Daniella spent five weeks with Minnesota brewers and members of the community who were kind enough to share their time, energy, and trade secrets with a young aspiring brewer and a brewery 4,000 miles away. Brewer-shadow shifts at Dangerous Man and Fulton Brewing Company in Minneapolis were followed by a multi-week immersion into the QA/QC program at Summit Brewing Company in St. Paul under the direction and tutelage of Paul Sadosky and Geri Kustelski. I remember speaking with her the day that she had the opportunity, for the first time ever, to test Barbarian’s beer in a professional brewery lab. She went back to Lima with a wealth of new information not just about how craft beer looks, feels, and tastes in Minnesota, but actionable intelligence about Barbarian’s beer—effectively helping raise the bar of craft beer globally. Daniella has since moved to Minnesota and lives with her husband in Stillwater, training at Lift Bridge as part of their lab and cellar team.


A Peruvian sunset, Máncora District, Peru  // Photo by Joseph Alton


It has been three years this week since craft beer conspired that fateful night to make this world a smaller place. Since then, Barbarian has outgrown their 2,400 liter/month brewhouse in La Molina and built a new brewery capable of producing more than four times as much. Now available at more than 350 bars and restaurants in Lima, the guys are in the midst of opening their own “beer hall” this month in Lima’s tourist-facing Miraflores District. The new 150-square-meter establishment will feature a full kitchen serving elevated American pub food alongside 30 taps of craft beer—most of it local.

Fresh off a recent partnership with Evil Twin to create the Crazy Llama Barley Wine, Barbarian is considering their export options, dipping their toe into distilling, and is currently planning some beer travels of their own—to the legendary Brasserie Cantillon Brouwerij in Belgium and the new Stone Brewing in Berlin.

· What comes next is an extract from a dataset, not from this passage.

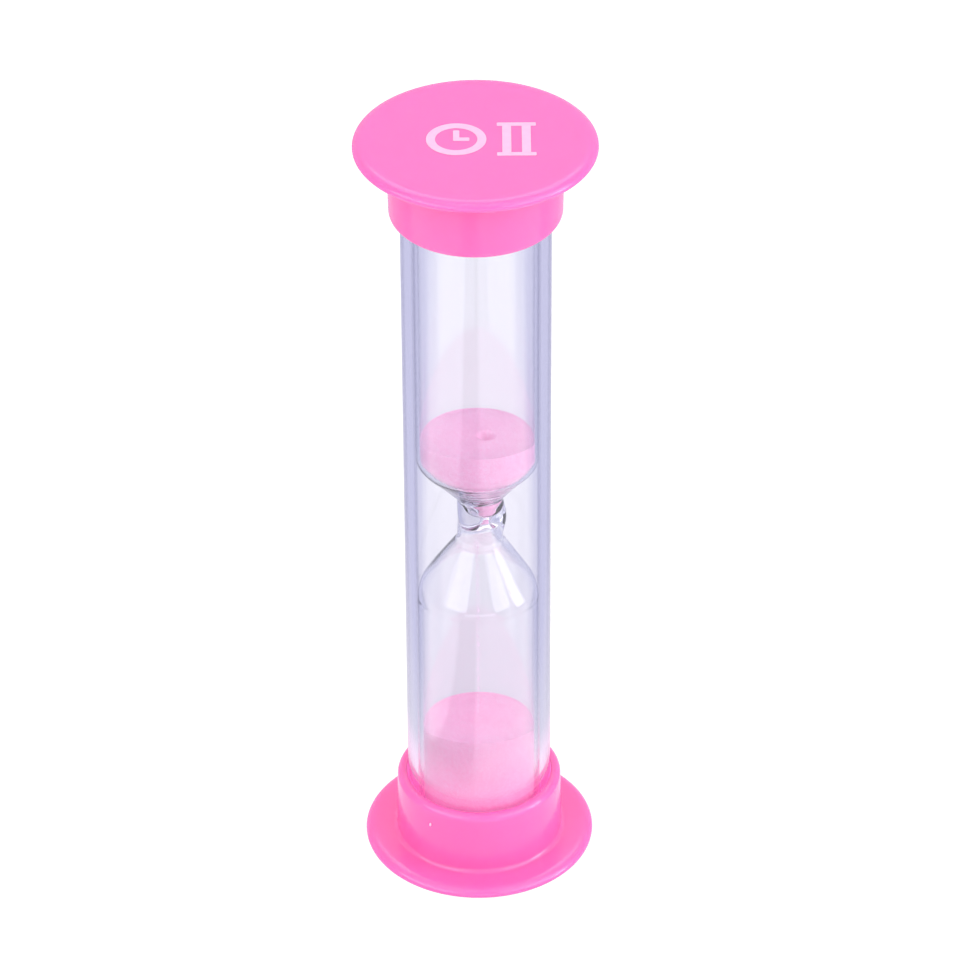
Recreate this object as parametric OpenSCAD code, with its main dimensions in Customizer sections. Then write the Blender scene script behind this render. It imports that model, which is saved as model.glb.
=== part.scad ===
// Two-minute sand timer: a sealed glass vial of sand inside a clear tube,
// held between two identical moulded end caps. Millimetres, +Z up,
// with the origin at the centre of the face that the timer stands on.

/* [Overall] */
// Height of the whole timer, from one end face to the other
overall_h = 90; // [72:1:130]

/* [End caps] */
// Diameter of the flange that the timer stands on
flange_d = 25.2; // [21:0.2:40]
// Thickness of the flange
flange_t = 1.3; // [1:0.1:2]
// How far in from the rim the flange starts to round off into its bull nose
flange_nose = 1.2; // [0.4:0.1:1.6]
// Height of a whole cap, from its end face to the collar's lip
cap_h = 8.8; // [6:0.2:14]
// Wall of the collar that grips the tube
collar_wall = 1.1; // [1:0.1:2]
// How much wider the collar's root is than its lip, on each side, so that it leaves the mould
collar_draft = 0.15; // [0:0.05:0.3]
// Fillet between the collar and the flange
collar_root_r = 0.5; // [0.2:0.1:1.2]
// Rounding of the collar's lip
collar_lip_r = 0.75; // [0.1:0.05:0.8]
// Chamfer at the mouth of the socket
socket_chamfer = 0.15; // [0.05:0.05:0.3]
// Thickness of the cap between its end face and the bottom of its socket
cap_floor_t = 1.4; // [1:0.1:2.5]

/* [Outer tube] */
// Outside diameter of the clear tube
tube_d = 15.7; // [13:0.1:20]
// Wall of the clear tube
tube_wall = 1.1; // [0.7:0.1:1.6]
// Gap between the tube and its socket, all round
socket_clearance = 0.05; // [0.02:0.01:0.2]
// Chamfer on the tube's cut ends
tube_chamfer = 0.2; // [0.05:0.05:0.3]

/* [Glass vial] */
// Gap between the vial and the tube, all round
vial_clearance = 0.2; // [0.15:0.05:0.8]
// Wall of the two bulbs
vial_wall = 0.4; // [0.3:0.05:0.6]
// Wall of the neck where it leaves the shoulder
neck_wall = 0.6; // [0.5:0.05:0.75]
// Wall of the neck at its throat, where the glass has gathered
throat_wall = 1; // [0.8:0.1:1.2]
// Angle from the axis at which the bore closes from the throat to the orifice, in degrees
throat_slope = 60; // [50:2:64]
// Outside diameter of the neck
neck_d = 5; // [4:0.1:7]
// Length of the neck between the two shoulders
neck_len = 5.8; // [4:0.2:9]
// How far the middle of the neck lies below the middle of the timer
neck_drop = 1.6; // [-3:0.1:4]
// Diameter of the hole that the sand runs through
orifice_d = 1; // [0.7:0.05:1.8]
// Length of that hole at its narrowest
orifice_len = 0.8; // [0.6:0.1:1.2]
// Rounding at each end of that hole, and where the neck's bore starts to close in to it
orifice_edge_r = 0.5; // [0.2:0.1:0.6]
// Height of the upper bulb's shoulder, from the neck to the straight wall
upper_shoulder_h = 4.8; // [3:0.2:9]
// Height of the lower bulb's shoulder, from the neck to the straight wall
lower_shoulder_h = 6.1; // [3:0.2:9]
// Rounding where the upper shoulder meets the straight wall
upper_shoulder_r = 3.2; // [1.5:0.1:4]
// Rounding where the lower shoulder meets the straight wall
lower_shoulder_r = 2.4; // [1.5:0.1:4]
// Rounding where a shoulder meets the neck
neck_blend_r = 1.2; // [0.4:0.1:2]
// Diameter of the flat on each closed end, inside the end's rounding
vial_flat_d = 4.2; // [3.8:0.1:5.2]
// Diameter of the drop of glass where the vial was sealed
seal_drop_d = 2.4; // [1:0.1:2.8]
// Height of that drop
seal_drop_h = 0.7; // [0.3:0.1:1.1]

/* [Cushions] */
// Thickness of the foam ring between a cap and the end of the vial
cushion_t = 1.6; // [1.3:0.1:3]
// Gap between the foam ring's hole and the drop of glass, all round
seal_clearance = 0.4; // [0.1:0.1:0.4]
// Gap between the foam ring and the tube, all round
cushion_clearance = 0.15; // [0.05:0.05:0.5]

/* [Sand] */
// Depth of the upper sand, from the middle of the neck to its surface
upper_sand_depth = 10.7; // [8:0.1:20]
// Slope of the upper sand's surface, in degrees
upper_sand_slope = 8.3; // [0:0.1:20]
// Diameter of the dimple where the upper sand is drawn down
dimple_d = 2.6; // [1:0.1:6]
// Depth of that dimple
dimple_h = 0.8; // [0.2:0.1:1.5]
// How far the dimple lies to the right of the axis
dimple_x = 0.7; // [-1.5:0.1:1.5]
// Depth of the lower sand, from the vial's floor to its surface
lower_sand_depth = 12.8; // [4:0.1:16]
// Slope of the lower sand's surface, in degrees
lower_sand_slope = 10.5; // [0:0.1:20]
// Diameter of the falling stream of sand
stream_d = 0.4; // [0.3:0.02:0.6]
// Gap between the sand and the glass
sand_clearance = 0.04; // [0.02:0.01:0.1]

/* [Hidden] */
$fn = 96;
// Steps in one rounded corner of an outline
arc_steps = 8;
// More than any width or height that a cut has to clear
past = 2 * overall_h;

flange_r = flange_d / 2;
tube_r = tube_d / 2;
tube_bore_r = tube_r - tube_wall;
socket_r = tube_r + socket_clearance;
collar_r = socket_r + collar_wall;
tube_bottom = cap_floor_t;
tube_top = overall_h - cap_floor_t;

vial_r = tube_bore_r - vial_clearance;
bulb_bore_r = vial_r - vial_wall;
vial_bottom = cap_floor_t + cushion_t;
vial_top = overall_h - vial_bottom;
vial_end_r = vial_r - vial_flat_d / 2;
neck_r = neck_d / 2;
neck_bore_r = neck_r - neck_wall;
orifice_r = orifice_d / 2;
// The bore narrows gently from the shoulder to its throat, then closes in to the orifice
throat_r = neck_r - throat_wall;
throat_rise = orifice_len / 2 + (throat_r - orifice_r) / tan(throat_slope);
neck_middle = overall_h / 2 - neck_drop;
neck_top = neck_middle + neck_len / 2;
neck_bottom = neck_middle - neck_len / 2;
upper_shoulder_top = neck_top + upper_shoulder_h;
lower_shoulder_bottom = neck_bottom - lower_shoulder_h;

// Angle between each shoulder and the axis. The bore's shoulders run parallel to the outside's.
upper_turn = atan2(vial_r - neck_r, upper_shoulder_h);
lower_turn = atan2(vial_r - neck_r, lower_shoulder_h);

cushion_r = tube_bore_r - cushion_clearance;
cushion_hole_r = seal_drop_d / 2 + seal_clearance;

// Where the bore's shoulders, one wall inside the outside's, come down to the neck's bore
upper_bore_z = neck_top + vial_wall / sin(upper_turn) - neck_wall / tan(upper_turn);
lower_bore_z = neck_bottom - vial_wall / sin(lower_turn) + neck_wall / tan(lower_turn);

upper_sand_z = neck_middle + upper_sand_depth;
lower_sand_z = vial_bottom + vial_wall + lower_sand_depth;

function unit(v) = v / norm(v);

// The arc of radius r that rounds corner p between its neighbours a and b. It touches both sides
// at r / tan(half the corner's angle) from p, and its centre is on the corner's bisector.
function corner_arc(a, p, b, r) =
    let (
        u = unit(a - p),
        v = unit(b - p),
        half = acos(u * v) / 2,
        centre = p + unit(u + v) * r / sin(half),
        from = p + u * r / tan(half) - centre,
        side = sign(u.x * v.y - u.y * v.x),
        start = atan2(from.y, from.x),
        sweep = -side * (180 - 2 * half)
    )
    [for (i = [0 : arc_steps]) let (t = start + sweep * i / arc_steps) centre + r * [cos(t), sin(t)]];

// An outline through corners given as [radius, height, rounding]. A rounding of 0 stays sharp.
function outline(corners) =
    let (n = len(corners), at = [for (c = corners) [c[0], c[1]]])
    [for (i = [0 : n - 1])
        each corners[i][2] > 0
            ? corner_arc(at[(i + n - 1) % n], at[i], at[(i + 1) % n], corners[i][2])
            : [at[i]]];

module turned(corners) {
    rotate_extrude()
        polygon(outline(corners));
}

// The flange's rim: half an ellipse from the bottom face, out to the rim and back to the top face
function bull_nose() =
    [for (i = [0 : 2 * arc_steps])
        let (t = -90 + 90 * i / arc_steps)
        [flange_r - flange_nose + flange_nose * cos(t), flange_t / 2 * (1 + sin(t))]];

// One moulded cap standing on its end face: a flange with a collar and a blind socket
module end_cap() {
    difference() {
        union() {
            rotate_extrude()
                polygon(concat([[0, 0]], bull_nose(), [[0, flange_t]]));
            turned([
                [0, 0, 0],
                [collar_r + collar_draft + collar_root_r, 0, 0],
                [collar_r + collar_draft + collar_root_r, flange_t, 0],
                [collar_r + collar_draft, flange_t, collar_root_r],
                [collar_r, cap_h, collar_lip_r],
                [0, cap_h, 0]
            ]);
        }
        translate([0, 0, cap_floor_t])
            cylinder(r = socket_r, h = cap_h);
        translate([0, 0, cap_h - socket_chamfer])
            cylinder(r1 = socket_r, r2 = socket_r + 2 * socket_chamfer, h = 2 * socket_chamfer);
    }
}

// One foam ring, lying flat
module cushion() {
    difference() {
        cylinder(r = cushion_r, h = cushion_t);
        translate([0, 0, -cushion_t])
            cylinder(r = cushion_hole_r, h = 3 * cushion_t);
    }
}

// Everything above a plane that rises by slope degrees towards -Y through height z on the axis
module above_slope(z, slope) {
    translate([0, 0, z])
        rotate([-slope, 0, 0])
            translate([-past / 2, -past / 2, 0])
                cube(past);
}

// Corners of the vial's bore, shrunk by gap all round, from its floor to its roof
function bore_corners(gap) = [
    [0, vial_bottom + vial_wall + gap, 0],
    [bulb_bore_r - gap, vial_bottom + vial_wall + gap, vial_end_r - vial_wall - gap],
    [
        bulb_bore_r - gap,
        lower_shoulder_bottom - (vial_wall + gap) * tan(lower_turn / 2),
        lower_shoulder_r - vial_wall - gap
    ],
    [neck_bore_r - gap, lower_bore_z - gap * tan(lower_turn / 2), neck_blend_r],
    [throat_r - gap, neck_middle - throat_rise, orifice_edge_r],
    [orifice_r - gap, neck_middle - orifice_len / 2, orifice_edge_r],
    [orifice_r - gap, neck_middle + orifice_len / 2, orifice_edge_r],
    [throat_r - gap, neck_middle + throat_rise, orifice_edge_r],
    [neck_bore_r - gap, upper_bore_z + gap * tan(upper_turn / 2), neck_blend_r],
    [
        bulb_bore_r - gap,
        upper_shoulder_top + (vial_wall + gap) * tan(upper_turn / 2),
        upper_shoulder_r - vial_wall - gap
    ],
    [bulb_bore_r - gap, vial_top - vial_wall - gap, vial_end_r - vial_wall - gap],
    [0, vial_top - vial_wall - gap, 0]
];

// Blown glass outside: two bulbs drawn together at the neck, with the seal's drop on top
module vial_outside() {
    turned([
        [0, vial_bottom, 0],
        [vial_r, vial_bottom, vial_end_r],
        [vial_r, lower_shoulder_bottom, lower_shoulder_r],
        [neck_r, neck_bottom, neck_blend_r],
        [neck_r, neck_top, neck_blend_r],
        [vial_r, upper_shoulder_top, upper_shoulder_r],
        [vial_r, vial_top, vial_end_r],
        [seal_drop_d / 2, vial_top, 0],
        [seal_drop_d / 2, vial_top + seal_drop_h, seal_drop_h / 2],
        [0, vial_top + seal_drop_h, 0]
    ]);
}

module bottom_cap() {
    color("hotpink")
        end_cap();
}

module lower_cushion() {
    color("white")
        translate([0, 0, cap_floor_t])
            cushion();
}

module outer_tube() {
    color("lavender", 0.3)
        difference() {
            translate([0, 0, tube_bottom])
                turned([
                    [tube_bore_r, 0, 0],
                    [tube_r - tube_chamfer, 0, 0],
                    [tube_r, tube_chamfer, 0],
                    [tube_r, tube_top - tube_bottom - tube_chamfer, 0],
                    [tube_r - tube_chamfer, tube_top - tube_bottom, 0],
                    [tube_bore_r, tube_top - tube_bottom, 0]
                ]);
        }
}

module glass_vial() {
    color("lightcyan", 0.4)
        difference() {
            vial_outside();
            turned(bore_corners(0));
        }
}

module lower_sand() {
    color("pink")
        difference() {
            turned(bore_corners(sand_clearance));
            above_slope(lower_sand_z, lower_sand_slope);
        }
}

// The stream falls from the bottom of the orifice to the lower sand's surface
module sand_stream() {
    color("pink")
        intersection() {
            translate([0, 0, vial_bottom])
                cylinder(d = stream_d, h = neck_middle - orifice_len / 2 - vial_bottom);
            above_slope(lower_sand_z, lower_sand_slope);
        }
}

module upper_sand() {
    color("pink")
        difference() {
            turned(bore_corners(sand_clearance));
            above_slope(upper_sand_z, upper_sand_slope);
            // Only the part above the orifice's lower edge holds this charge
            translate([0, 0, neck_middle - orifice_len / 2 - past])
                cylinder(r = past, h = past);
            // The dimple's own axis is square to the sloping surface
            translate([0, 0, upper_sand_z])
                rotate([-upper_sand_slope, 0, 0])
                    translate([dimple_x, 0, -dimple_h])
                        cylinder(d1 = 0, d2 = 2 * dimple_d, h = 2 * dimple_h);
        }
}

module upper_cushion() {
    color("white")
        translate([0, 0, overall_h - cap_floor_t - cushion_t])
            cushion();
}

module top_cap() {
    color("hotpink")
        translate([0, 0, overall_h])
            rotate([180, 0, 0])
                end_cap();
}

bottom_cap();
lower_cushion();
outer_tube();
glass_vial();
lower_sand();
sand_stream();
upper_sand();
upper_cushion();
top_cap();
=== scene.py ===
"""Two-minute sand timer: a glass vial of pink sand in a clear tube between two moulded pink caps."""

import math

import bpy
import numpy as np
from mathutils import Matrix, Vector


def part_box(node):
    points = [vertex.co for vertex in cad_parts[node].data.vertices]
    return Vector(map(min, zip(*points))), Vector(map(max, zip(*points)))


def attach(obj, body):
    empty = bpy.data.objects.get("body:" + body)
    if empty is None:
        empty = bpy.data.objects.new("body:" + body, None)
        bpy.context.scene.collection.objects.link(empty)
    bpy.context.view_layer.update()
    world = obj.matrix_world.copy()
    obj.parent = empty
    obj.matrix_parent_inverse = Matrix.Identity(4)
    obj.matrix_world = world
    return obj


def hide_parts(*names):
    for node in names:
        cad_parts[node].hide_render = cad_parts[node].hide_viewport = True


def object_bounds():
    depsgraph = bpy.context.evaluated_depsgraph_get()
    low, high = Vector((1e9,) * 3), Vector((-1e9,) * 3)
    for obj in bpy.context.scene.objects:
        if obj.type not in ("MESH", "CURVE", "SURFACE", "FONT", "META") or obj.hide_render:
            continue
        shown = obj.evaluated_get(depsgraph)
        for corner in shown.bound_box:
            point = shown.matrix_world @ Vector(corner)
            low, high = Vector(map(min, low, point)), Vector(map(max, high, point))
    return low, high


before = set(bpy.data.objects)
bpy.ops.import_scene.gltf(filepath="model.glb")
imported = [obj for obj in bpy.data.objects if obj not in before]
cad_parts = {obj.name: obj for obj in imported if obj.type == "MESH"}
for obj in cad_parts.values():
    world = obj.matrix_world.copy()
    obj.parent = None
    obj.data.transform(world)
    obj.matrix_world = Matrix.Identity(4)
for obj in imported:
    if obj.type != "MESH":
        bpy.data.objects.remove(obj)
cad_low, cad_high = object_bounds()
MM = 0.001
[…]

I still can’t sip on a tulip of Duchesse without fondly recalling that fateful night in Peru three years ago. It’s stories like Barbarian’s that make me optimistic about the future of craft beer globally. The collaboration and cooperation exhibited by the craft beer community is second to none. And while the passion and attitude of a young brewery like Barbarian is inspiring, it’s the connections their beer makes between living, breathing people that is their true craft.